Today when I visit my grandmother, I bring the coffee. On most days she still drinks Maxwell House, but in the early mornings when I find her in the kitchen, I make a pot of what Roseberry (1996) calls "yuppie coffee," formally known as "specialty coffee." This kind of coffee gained entry into the global coffee market when it was deregulated in the late 1980s and when the International Coffee Agreement (ICA)—a global price stabilization agreement—fell apart in 1989. The term "specialty coffees" includes flavored coffees, "single-origin" coffees (e.g., Papua New Guinea coffee marketed as such and Jamaica Blue Mountain coffee), organic coffees, fair-trade coffees, and other seemingly socially responsible coffees that are usually brought to market by small coffee companies—roasters, distributors, and coffee shops. Specialty coffees are often marketed to communicate an evolution in our discerning palette, and their high prices convey their exclusivity. But in fact the availability of these diverse coffees reflects structural changes in the global economy. Their market is flexible, consumer-oriented, and specialized; we might think of them as post-Fordist coffees (Doane 2010; Harvey 1990).

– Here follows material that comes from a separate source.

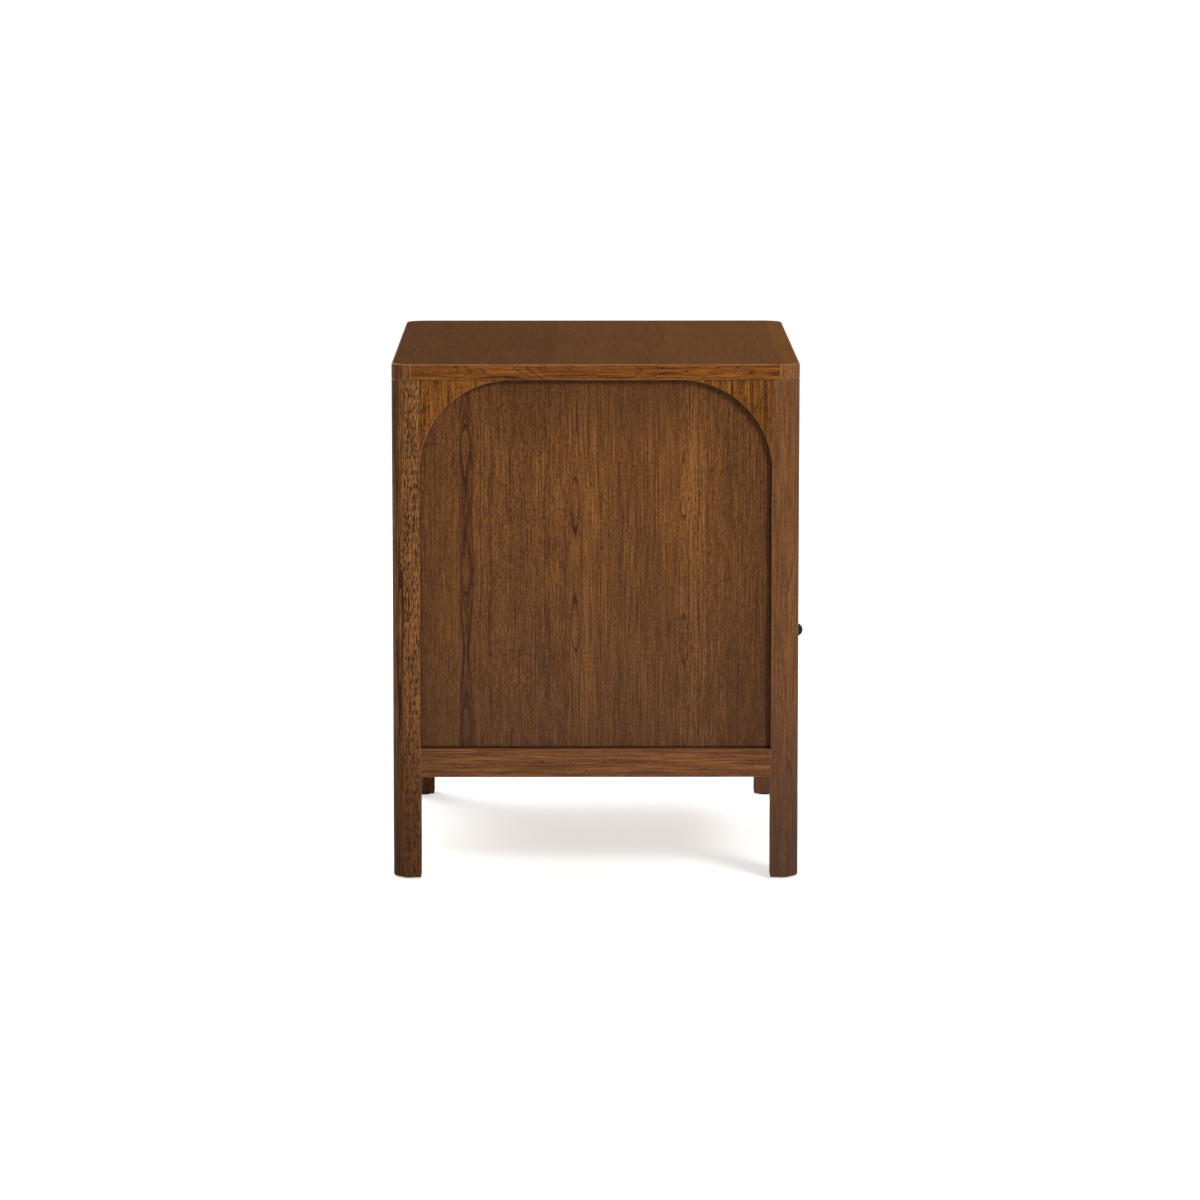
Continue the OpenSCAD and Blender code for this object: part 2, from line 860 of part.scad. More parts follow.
// A round knob on a waisted neck and a flat foot, with a blind hole for its screw
module knob() {
    ball_at = knob_l - knob_d / 2;
    color(bronze) translate([0, front_y, knob_z]) rotate([90, 0, 0]) difference() {
        union() {
            cylinder(d = knob_foot_d, h = knob_foot_t);
            cylinder(d = knob_neck_d, h = ball_at);
            translate([0, 0, ball_at]) sphere(d = knob_d);
        }
        rotate([180, 0, 0]) screw_hole(knob_screw_d, knob_screw_in);
    }
}

module knob_screw() {
    color(zinc) at_knob_screw() screw(knob_screw_d, knob_screw_l, knob_head_d, head_t);
}

top();
leg_front_left();
leg_front_right();
leg_back_left();
leg_back_right();
floor_glides();
side_panel_left();
side_panel_right();
back_panel();
rail_left();
rail_right();
rail_front();
rail_back();
divider_rail();
arch_left_front();
arch_left_back();
arch_right_front();
arch_right_back();
arch_niche_left();
arch_niche_right();
arch_back_left();
arch_back_right();
niche_floor();
bottom_board();
top_cleat_left();
top_cleat_right();
slide_spacer_left();
slide_spacer_right();
rail_dowels();
top_dowels();
top_screws();
cleat_screws();
slide_outer_left();
slide_outer_right();
slide_outer_screws();
slide_middle_left();
slide_middle_right();
ball_cage_outer_left();
ball_cage_outer_right();
ball_cage_inner_left();
ball_cage_inner_right();
slide_inner_left();
slide_inner_right();
slide_inner_screws();
drawer_front();
box_front();
box_back();
box_side_left();
box_side_right();
drawer_bottom();
front_screws();
knob();
knob_screw();
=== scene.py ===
import math

import bmesh
import bpy
from bpy.props import FloatProperty, FloatVectorProperty, PointerProperty
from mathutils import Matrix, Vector


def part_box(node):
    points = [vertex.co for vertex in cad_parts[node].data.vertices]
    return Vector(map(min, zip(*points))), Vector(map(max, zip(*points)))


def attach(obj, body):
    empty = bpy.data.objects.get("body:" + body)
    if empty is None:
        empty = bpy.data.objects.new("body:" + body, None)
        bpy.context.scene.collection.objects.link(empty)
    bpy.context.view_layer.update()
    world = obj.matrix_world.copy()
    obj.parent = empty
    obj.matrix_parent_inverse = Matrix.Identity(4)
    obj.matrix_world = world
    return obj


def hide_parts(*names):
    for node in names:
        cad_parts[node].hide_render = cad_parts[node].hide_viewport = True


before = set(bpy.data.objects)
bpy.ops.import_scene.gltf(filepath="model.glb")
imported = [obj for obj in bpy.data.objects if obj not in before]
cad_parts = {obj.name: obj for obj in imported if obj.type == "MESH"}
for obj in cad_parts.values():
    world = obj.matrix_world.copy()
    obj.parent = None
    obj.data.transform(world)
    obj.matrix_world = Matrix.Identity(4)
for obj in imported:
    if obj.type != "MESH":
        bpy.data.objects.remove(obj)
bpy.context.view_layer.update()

bl_info = {
    "name": "Arched Nightstand",
    "version": (1, 0, 0),
    "blender": (4, 5, 0),
    "location": "3D View > Sidebar > Nightstand",
    "description": "Dresses the nightstand's frame in stained oak, maple, steel and bronze",
    "category": "Object",
}

MM = 0.001
X_AXIS = Vector((1, 0, 0))
Y_AXIS = Vector((0, 1, 0))
Z_AXIS = Vector((0, 0, 1))

EDGE_STEPS = 4                  # faces around a planed edge
ARCH_EDGE_STEPS = 6             # faces around an arched edge
ARC_STEPS = 56                  # faces along an arched edge
LATHE_STEPS = 72                # faces around a turned piece
WIDE_ROUND = 5 * MM             # corners with a larger radius are round ones, and get no painted edge highlight
FINEST = 0.02 * MM              # the least radius in a mesh
ONE_POINT = 0.0005 * MM         # points nearer than this are one
ONE_FACE = math.radians(0.4)    # faces that meet at less are one
HARD_EDGE = math.radians(34)    # faces that meet at more get a rounded edge
SMOOTH = math.radians(50)       # faces that meet at less are shaded as one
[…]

When I've recently returned from Papua New Guinea, the country where I have conducted anthropological research since 1997, I have brought Arabicas Coffee, Goroka Coffee, or Kongo Coffee for my grandmother, brands that are produced, processed, packaged, and marketed locally in Papua New Guinea. Arabicas Ltd. and Goroka Coffee Roasters are in the town of Goroka, the capital of the Eastern Highlands Province, and Kongo Coffee Ltd. is in Kundiawa, the capital of the Simbu Province. If I have not recently been to Papua New Guinea, I bring coffee from Coffee Connections, a Goroka-based company that exports to Vournas Coffee Trading, a small importing company in California that buys organic and fair-trade-certified coffees from around the world and sells them to roasters and distributors across the United States.

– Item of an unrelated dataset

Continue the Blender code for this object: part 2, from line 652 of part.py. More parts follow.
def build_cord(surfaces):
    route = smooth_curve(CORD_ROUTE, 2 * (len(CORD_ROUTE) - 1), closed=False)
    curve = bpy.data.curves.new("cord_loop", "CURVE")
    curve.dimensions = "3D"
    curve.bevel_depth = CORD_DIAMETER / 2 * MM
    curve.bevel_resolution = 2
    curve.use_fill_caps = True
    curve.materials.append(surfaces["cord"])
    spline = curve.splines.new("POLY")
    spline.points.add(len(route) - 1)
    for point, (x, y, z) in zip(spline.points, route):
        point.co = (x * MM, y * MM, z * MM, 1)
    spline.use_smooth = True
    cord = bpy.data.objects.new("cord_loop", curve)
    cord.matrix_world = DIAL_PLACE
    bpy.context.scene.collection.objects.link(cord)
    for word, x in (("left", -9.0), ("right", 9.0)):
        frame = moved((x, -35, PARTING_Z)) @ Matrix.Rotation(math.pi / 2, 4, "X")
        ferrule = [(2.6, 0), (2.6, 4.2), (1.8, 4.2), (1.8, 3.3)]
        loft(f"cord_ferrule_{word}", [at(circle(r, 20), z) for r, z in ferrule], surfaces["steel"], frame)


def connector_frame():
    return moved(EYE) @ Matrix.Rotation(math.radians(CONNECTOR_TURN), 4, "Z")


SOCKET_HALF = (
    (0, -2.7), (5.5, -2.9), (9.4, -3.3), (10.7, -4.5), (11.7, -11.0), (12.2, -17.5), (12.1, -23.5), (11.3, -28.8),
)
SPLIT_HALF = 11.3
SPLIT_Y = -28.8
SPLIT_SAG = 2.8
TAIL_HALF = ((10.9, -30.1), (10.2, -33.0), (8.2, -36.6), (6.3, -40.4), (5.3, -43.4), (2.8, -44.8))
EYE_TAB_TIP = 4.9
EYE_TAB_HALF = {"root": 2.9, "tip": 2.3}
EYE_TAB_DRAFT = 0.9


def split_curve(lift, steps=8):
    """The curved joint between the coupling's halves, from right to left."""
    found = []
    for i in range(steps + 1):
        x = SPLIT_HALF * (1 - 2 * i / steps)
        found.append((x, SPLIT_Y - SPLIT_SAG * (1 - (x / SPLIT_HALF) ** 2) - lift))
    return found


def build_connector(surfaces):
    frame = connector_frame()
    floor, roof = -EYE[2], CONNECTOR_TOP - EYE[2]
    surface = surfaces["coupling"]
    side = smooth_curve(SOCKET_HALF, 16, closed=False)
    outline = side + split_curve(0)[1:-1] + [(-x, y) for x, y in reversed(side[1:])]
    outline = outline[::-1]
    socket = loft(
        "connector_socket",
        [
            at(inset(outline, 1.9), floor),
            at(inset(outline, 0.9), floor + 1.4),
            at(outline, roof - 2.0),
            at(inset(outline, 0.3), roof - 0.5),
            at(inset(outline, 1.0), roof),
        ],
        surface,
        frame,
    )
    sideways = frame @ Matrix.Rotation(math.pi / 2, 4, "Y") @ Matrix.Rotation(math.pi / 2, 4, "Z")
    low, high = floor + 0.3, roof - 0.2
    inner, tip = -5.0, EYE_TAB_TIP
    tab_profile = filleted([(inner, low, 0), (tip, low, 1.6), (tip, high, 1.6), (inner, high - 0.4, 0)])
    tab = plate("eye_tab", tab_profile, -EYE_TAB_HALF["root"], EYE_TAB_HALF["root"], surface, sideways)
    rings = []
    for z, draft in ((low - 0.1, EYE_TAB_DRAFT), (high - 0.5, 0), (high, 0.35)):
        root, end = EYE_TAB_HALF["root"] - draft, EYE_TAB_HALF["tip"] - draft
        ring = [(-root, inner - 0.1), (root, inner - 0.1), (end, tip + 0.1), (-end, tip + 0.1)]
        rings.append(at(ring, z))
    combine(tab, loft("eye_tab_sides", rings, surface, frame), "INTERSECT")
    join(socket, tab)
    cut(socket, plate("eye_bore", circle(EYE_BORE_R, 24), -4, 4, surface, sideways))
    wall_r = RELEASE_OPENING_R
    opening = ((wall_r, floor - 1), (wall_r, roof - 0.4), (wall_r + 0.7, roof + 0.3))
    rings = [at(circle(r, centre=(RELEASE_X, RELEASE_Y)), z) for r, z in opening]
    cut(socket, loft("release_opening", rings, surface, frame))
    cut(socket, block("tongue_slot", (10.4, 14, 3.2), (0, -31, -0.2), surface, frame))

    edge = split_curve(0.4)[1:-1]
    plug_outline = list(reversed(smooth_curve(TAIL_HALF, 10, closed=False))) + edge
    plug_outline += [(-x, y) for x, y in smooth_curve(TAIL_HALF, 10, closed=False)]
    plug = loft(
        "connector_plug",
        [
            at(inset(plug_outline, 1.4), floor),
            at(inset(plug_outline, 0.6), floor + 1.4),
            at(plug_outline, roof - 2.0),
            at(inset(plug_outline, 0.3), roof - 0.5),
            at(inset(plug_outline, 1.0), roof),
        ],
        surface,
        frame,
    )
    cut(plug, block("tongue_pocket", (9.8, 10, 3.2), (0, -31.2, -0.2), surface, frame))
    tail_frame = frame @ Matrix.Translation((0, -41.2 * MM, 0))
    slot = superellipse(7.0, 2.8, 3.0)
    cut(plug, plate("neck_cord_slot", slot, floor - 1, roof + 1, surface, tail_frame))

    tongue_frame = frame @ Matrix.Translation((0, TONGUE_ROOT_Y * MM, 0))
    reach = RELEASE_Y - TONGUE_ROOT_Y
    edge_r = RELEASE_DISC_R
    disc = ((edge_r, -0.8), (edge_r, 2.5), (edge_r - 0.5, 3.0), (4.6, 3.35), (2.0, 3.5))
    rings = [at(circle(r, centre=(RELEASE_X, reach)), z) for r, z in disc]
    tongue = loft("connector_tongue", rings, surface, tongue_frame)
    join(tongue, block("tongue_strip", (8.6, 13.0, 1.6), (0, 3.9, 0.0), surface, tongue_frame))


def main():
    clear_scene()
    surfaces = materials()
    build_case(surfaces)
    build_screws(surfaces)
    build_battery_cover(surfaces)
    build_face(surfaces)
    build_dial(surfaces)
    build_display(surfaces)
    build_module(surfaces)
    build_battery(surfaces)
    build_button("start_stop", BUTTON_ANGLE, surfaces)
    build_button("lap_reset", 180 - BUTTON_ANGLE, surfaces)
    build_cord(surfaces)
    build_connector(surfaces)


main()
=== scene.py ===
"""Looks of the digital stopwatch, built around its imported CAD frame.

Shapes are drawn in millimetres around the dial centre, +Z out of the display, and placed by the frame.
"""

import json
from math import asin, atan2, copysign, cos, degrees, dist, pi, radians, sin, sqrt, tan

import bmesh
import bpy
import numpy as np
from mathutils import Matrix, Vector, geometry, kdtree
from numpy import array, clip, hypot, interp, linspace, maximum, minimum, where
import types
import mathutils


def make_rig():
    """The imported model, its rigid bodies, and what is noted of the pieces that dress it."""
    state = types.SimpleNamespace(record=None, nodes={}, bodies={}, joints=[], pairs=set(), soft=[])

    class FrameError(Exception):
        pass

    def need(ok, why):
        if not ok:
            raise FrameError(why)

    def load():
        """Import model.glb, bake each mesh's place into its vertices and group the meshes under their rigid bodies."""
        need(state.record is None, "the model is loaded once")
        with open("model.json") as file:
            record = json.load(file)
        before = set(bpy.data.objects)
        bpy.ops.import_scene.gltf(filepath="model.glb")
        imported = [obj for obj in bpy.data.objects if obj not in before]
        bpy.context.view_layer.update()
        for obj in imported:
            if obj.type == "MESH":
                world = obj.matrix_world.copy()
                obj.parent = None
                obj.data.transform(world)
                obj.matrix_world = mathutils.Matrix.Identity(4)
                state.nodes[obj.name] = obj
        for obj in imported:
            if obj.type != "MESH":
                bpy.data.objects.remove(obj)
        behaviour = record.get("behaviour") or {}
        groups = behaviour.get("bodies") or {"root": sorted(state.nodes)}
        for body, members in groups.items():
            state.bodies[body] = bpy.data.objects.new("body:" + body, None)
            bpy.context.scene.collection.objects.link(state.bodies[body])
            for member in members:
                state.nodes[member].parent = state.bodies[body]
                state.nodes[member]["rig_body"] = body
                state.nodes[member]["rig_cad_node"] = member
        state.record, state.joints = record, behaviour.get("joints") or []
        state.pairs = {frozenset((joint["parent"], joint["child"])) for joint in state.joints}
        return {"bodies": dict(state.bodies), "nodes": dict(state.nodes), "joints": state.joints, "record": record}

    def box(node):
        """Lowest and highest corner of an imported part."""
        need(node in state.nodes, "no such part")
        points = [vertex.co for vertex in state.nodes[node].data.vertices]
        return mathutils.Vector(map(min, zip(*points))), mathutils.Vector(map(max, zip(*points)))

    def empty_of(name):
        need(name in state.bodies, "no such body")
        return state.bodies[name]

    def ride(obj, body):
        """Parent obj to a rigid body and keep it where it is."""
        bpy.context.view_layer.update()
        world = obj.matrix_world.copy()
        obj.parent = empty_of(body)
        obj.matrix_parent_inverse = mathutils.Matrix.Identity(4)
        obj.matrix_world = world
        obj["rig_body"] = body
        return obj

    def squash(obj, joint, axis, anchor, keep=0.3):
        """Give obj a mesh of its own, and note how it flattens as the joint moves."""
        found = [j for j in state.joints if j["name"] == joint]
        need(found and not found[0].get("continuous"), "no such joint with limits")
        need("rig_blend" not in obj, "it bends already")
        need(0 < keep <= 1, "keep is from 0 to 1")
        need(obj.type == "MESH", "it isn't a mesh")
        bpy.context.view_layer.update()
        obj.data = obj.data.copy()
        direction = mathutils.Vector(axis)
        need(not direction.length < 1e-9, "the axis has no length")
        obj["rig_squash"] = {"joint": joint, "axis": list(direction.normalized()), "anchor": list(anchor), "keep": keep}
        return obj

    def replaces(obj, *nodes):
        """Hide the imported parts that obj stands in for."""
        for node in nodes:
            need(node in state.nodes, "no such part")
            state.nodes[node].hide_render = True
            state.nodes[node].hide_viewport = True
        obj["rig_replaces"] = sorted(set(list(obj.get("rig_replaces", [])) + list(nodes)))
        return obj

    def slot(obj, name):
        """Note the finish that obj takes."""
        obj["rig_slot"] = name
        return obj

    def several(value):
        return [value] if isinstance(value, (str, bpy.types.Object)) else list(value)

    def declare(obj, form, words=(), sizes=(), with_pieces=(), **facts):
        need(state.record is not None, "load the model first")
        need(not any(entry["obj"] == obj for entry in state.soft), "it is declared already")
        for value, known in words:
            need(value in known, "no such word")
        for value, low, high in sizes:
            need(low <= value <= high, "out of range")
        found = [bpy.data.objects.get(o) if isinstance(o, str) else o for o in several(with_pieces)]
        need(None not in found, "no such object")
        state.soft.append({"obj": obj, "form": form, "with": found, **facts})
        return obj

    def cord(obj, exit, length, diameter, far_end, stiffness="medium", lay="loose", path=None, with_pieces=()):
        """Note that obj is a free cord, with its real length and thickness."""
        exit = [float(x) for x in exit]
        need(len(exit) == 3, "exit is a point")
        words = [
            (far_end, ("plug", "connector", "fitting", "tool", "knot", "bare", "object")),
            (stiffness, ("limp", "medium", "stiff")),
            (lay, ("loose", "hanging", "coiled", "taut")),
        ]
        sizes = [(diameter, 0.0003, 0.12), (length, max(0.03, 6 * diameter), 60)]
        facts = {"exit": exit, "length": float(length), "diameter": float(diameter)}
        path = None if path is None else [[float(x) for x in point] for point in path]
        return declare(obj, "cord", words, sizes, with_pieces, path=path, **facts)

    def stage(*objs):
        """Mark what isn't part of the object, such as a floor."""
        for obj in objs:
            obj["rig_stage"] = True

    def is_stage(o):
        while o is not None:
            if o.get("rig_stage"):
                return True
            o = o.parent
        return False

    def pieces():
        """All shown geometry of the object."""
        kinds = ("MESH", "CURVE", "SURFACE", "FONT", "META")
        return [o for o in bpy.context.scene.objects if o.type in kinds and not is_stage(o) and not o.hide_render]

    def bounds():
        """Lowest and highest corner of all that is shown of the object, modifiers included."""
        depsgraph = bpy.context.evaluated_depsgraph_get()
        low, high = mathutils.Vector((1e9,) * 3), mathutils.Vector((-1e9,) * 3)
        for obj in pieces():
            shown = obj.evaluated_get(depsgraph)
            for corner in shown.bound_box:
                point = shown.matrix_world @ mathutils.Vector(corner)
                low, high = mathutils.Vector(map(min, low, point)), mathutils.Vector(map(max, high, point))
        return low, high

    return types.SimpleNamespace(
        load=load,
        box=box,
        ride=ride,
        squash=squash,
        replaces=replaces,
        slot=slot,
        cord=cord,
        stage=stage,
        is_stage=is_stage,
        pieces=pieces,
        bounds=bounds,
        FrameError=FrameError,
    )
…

Among coffee experts, often called "cuppers" in the coffee business, Papua New Guinea coffee is variously described as "sweetly acidic with mild to medium body and fruity undertones," having "uniquely wild notes in the cup with a fruity endnote," "bright, clean, fruited," "rustic," "rich with good acidity and a rich chocolaty finish," "what Jamaica Blue Mountain used to taste like, primitive flavors," and "full-bodied with a thick texture and a smooth and soft aftertaste." Papua New Guinea coffee, which is often described as one of the Indonesian coffees, is also discussed with other single-origin coffees. It is compared to coffees from Java and Sumatra because of similar "notes" in flavor and because of its shared Indonesian origin; to coffees from Jamaica's Blue Mountain region because of taste, and because seedlings planted in Papua New Guinea in the 1930s came from Jamaica; and to coffee grown in the mountains of Tanzania, because the flavor is derived from similar high-altitude, volcanic-soil cultivation.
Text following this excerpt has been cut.